干旱缺钾对油菜内源激素、光合作用和叶绿素荧光特性的影响

为了解钾肥对抗旱的生理影响，以抗旱性不同的两个油菜品种川油36（敏感）和油研57（耐旱）为材料，采用水培试验，调查干旱缺钾对油菜内源激素、光合作用和叶绿素荧光特性的影响。设置缺钾（0.01 mmol/L K₂SO₄）和正常钾肥（1.0 mmol/L K₂SO₄）两个梯度，加入7%的PEG6000模拟干旱，分别记为LK和NK处理。结果发现，干旱胁迫严重抑制油菜生长，不同钾肥水平对油菜生长和激素水平影响显著，与NK处理相比，LK处理下油菜生物量和叶片吲哚乙酸（IAA）、细胞分裂素（CTK）和油菜素内酯（BR）含量显著降低，而脱落酸（ABA）含量显著增加。干旱胁迫下钾肥水平对油菜光合作用影响显著，与NK相比，LK处理下油菜净光合速率、气孔导度、核酮糖-1,5-二磷酸羧化酶（RuBP羧化酶）活性、磷酸烯醇式丙酮酸羧化酶（PEPC）活性均显著降低。干旱胁迫下光系统I（PSI）P700最大变化（Pm）和光下P700最大变化（Pm'）显著降低，LK处理下Pm'显著低于NK处理，而PSI受体侧限制非光化学量子产量Y(NA)]显著高于NK处理。干旱胁迫导致光系统II（PSII）最大光化学量子产量（Fv/Fm）显著降低，与NK处理相比，LK处理下Fv/Fm和PSII调节性能量耗散Y(NPQ)]显著降低，然而非调节性能量耗散Y(NO)]显著增加。LK处理下抗旱品种油研57叶片IAA含量、CTK含量、叶绿素含量、净光合速率和Fv/Fm显著高于川油36，表现出更高的生物量。综上，干旱缺钾会诱导ABA积累，抑制生长促进类激素IAA、CTK和BR的合成，抑制油菜生长。干旱缺钾条件下，RuBP羧化酶和PEPC酶活性显著降低，同时PSI受体侧过度还原，PSII调节性能量耗散减弱，非调节性能量耗散量子产量增加，造成PSI和PSII活性下降，导致油菜光合作用降低并限制油菜生长。

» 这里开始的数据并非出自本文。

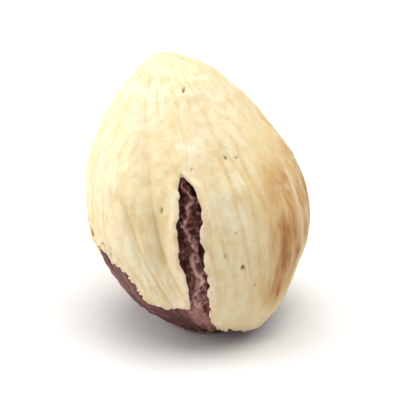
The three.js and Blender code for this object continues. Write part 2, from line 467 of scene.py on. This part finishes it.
def addStretched(tree, place, stretch):
    # the pattern that reads it is drawn out lengthwise
    return addNode(tree, "ShaderNodeMapping", {"Vector": place, "Scale": (1, 1, stretch)}).outputs[0]


def addBump(tree, form, height, **normal):
    strength, distance = form
    values = {"Strength": strength, "Distance": distance, "Height": height, **normal}
    return addNode(tree, "ShaderNodeBump", values).outputs[0]


def startMaterial(name):
    material = bpy.data.materials.new(name)
    material.use_nodes = True
    tree = material.node_tree
    surface = tree.nodes["Principled BSDF"]
    place = addNode(tree, "ShaderNodeTexCoord").outputs["Object"]
    return material, tree, surface, place


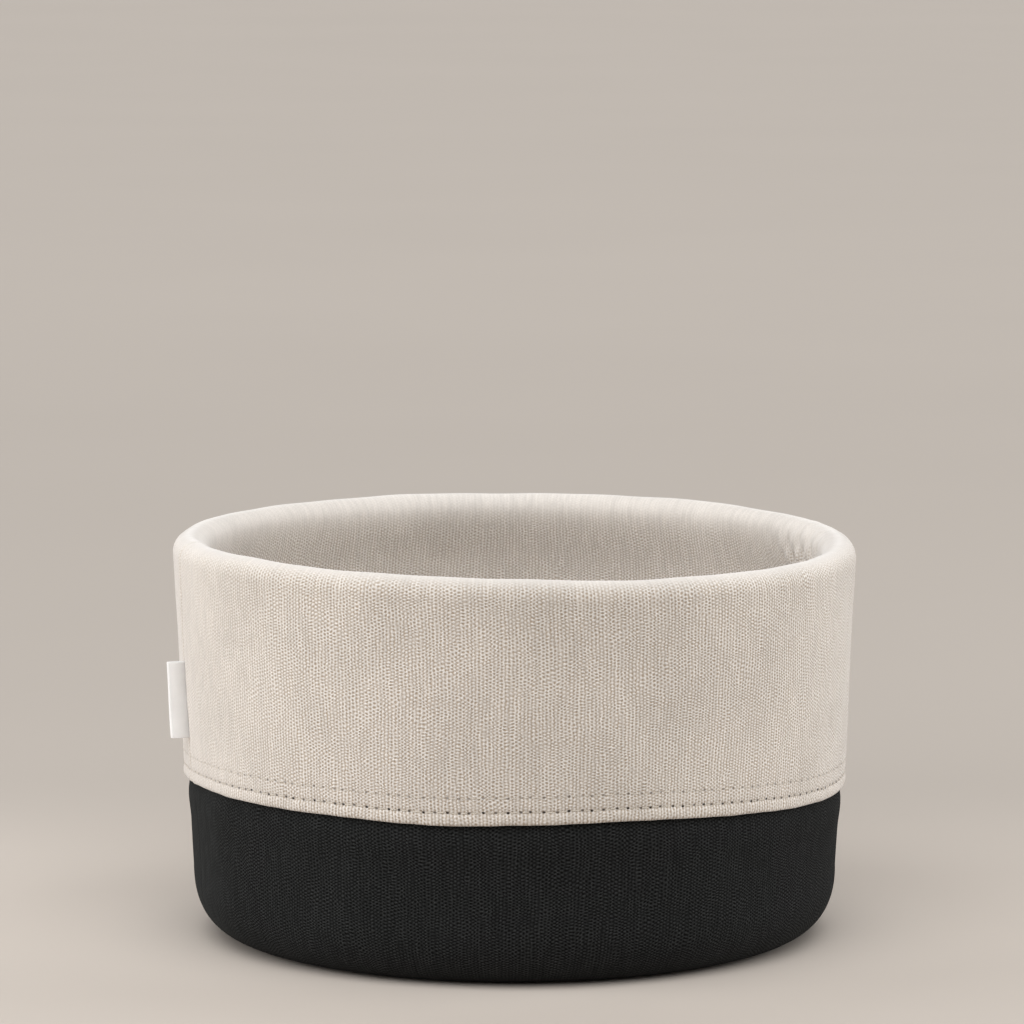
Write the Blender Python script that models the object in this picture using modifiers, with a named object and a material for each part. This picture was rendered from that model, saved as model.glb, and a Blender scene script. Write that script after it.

Effect of potassium deficiency on endogenous hormones,photosynthesis and characteristics of chlorophyll fluorescence in Brassica napus under drought stress

To better understand the effect of potassium deficiency on rapeseed (Brassica napus L.), hydroponic experiment was carried out using 2 cultivars Chuanyou 36 (sensitive) and Youyan 57 (tolerant) exposed to 7% PEG6000 simulated drought stress. Two potassium (K) levels were set as 0.01 and 1.0 mmol/L K₂SO₄, referred to LK and NK respectively. Drought stress hindered rapeseed growth seriously, and K levels affected the growth and endogenous hormone levels significantly. Compared to NK, LK caused a more dramatic decrease in biomass and content of indole acetic acid (IAA), cytokinin (CTK) and brassinolide (BR) in leaf, while abscisic acid (ABA) increased significantly. LK decreased photosynthesis significantly under drought, including net photosynthetic rate, stomatal conductance, enzyme activity of ribulose 1,5-bisphosphate carboxylase (RuBP carboxylase) and phosphoenolpyruvate carboxylase (PEPC). The maximum change of photosystem I (PSI) P700 (Pm) and P700 under light (Pm') decreased significantly under drought. Under LK, Pm' was significantly lower, while nonphotochemical quantum yield by acceptor side limitation of PSI Y(NA)] was significantly higher. The maximum photochemical quantum yield (Fv/Fm) of photosystem II (PSII) decreased significantly under drought. Fv/Fm and quantum yield of regulated energy dissipation Y(NPQ)] decreased significantly under LK treatment, while non-regulatory energy dissipation Y(NO)] increased significantly. Drought tolerant cultivar Youyan 57 kept higher level of IAA, CTK, chlorophyll, net photosynthetic rate, and Fv/Fm than those of Chuanyou 36 under LK, with larger biomass. In summary, K deficiency could induce accumulation of ABA and inhibit synthesis of IAA, CTK and BR, then inhibited rapeseed growth under drought. It decreased growth and of photosynthesis under drought by decreasing activities of RuBP carboxylase and PEPC, over reducing acceptor side limitation of PSI and quantum yield of regulated energy dissipation of PSII, increasing quantum yield of nonregulated energy dissipation, resulted in decrease of PSI and PSII activities.